Read that Eugyppius essay. It’s short, and it starts an important discussion.
ADDED LATER:
Of course I should have included this infamous New Yorker cartoon, which captures the whole flavor of the presumption about technical specialization and society in ways the cartoonist surely didn’t recognize:
It helps that the "public opinion" is so obviously correct in this scenario. We need to keep the government open and get some money to hurricane victims -- so why is there cash for a stadium? Why is the House exempt from being sued? Why are we talking about pandemic stuff?
They don't realize that while it may take 1 non-motivated Congressman a week to read this bill, it takes 10,000 motivated Americans like an hour. What used to work won't work anymore, because we can see exactly what they're up to.

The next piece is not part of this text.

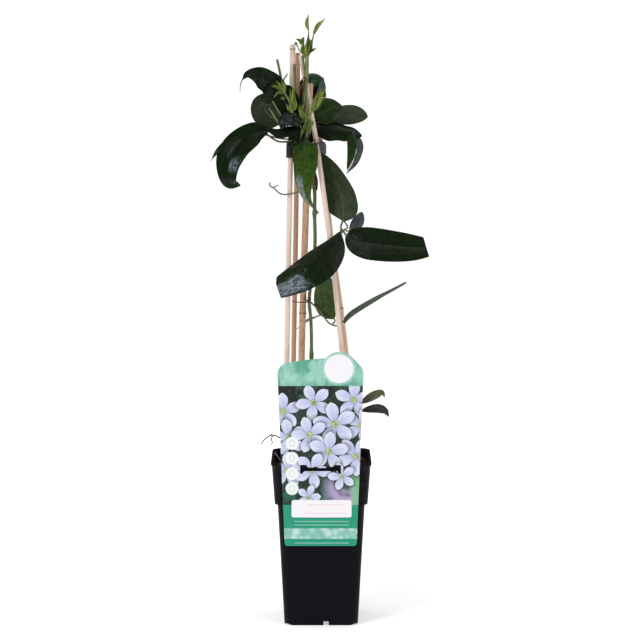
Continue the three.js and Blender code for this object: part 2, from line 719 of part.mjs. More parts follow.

Quote from a book by Jaron Lanier published in 2010: "Another predictable element of the ideology of violation is that anyone who complains about the rituals of the elite violators will be accused of spreading FUD--fear, uncertainty, and doubt. But actually it's the ideologues who seek publicity."
Applied to the continuing resolution: the politicians who concocted a 1,547 page bill for spending many tens of billions of dollars--a bill they planned to become law within 2 or 3 days of its release--they're accusing us of creating chaos and doubt?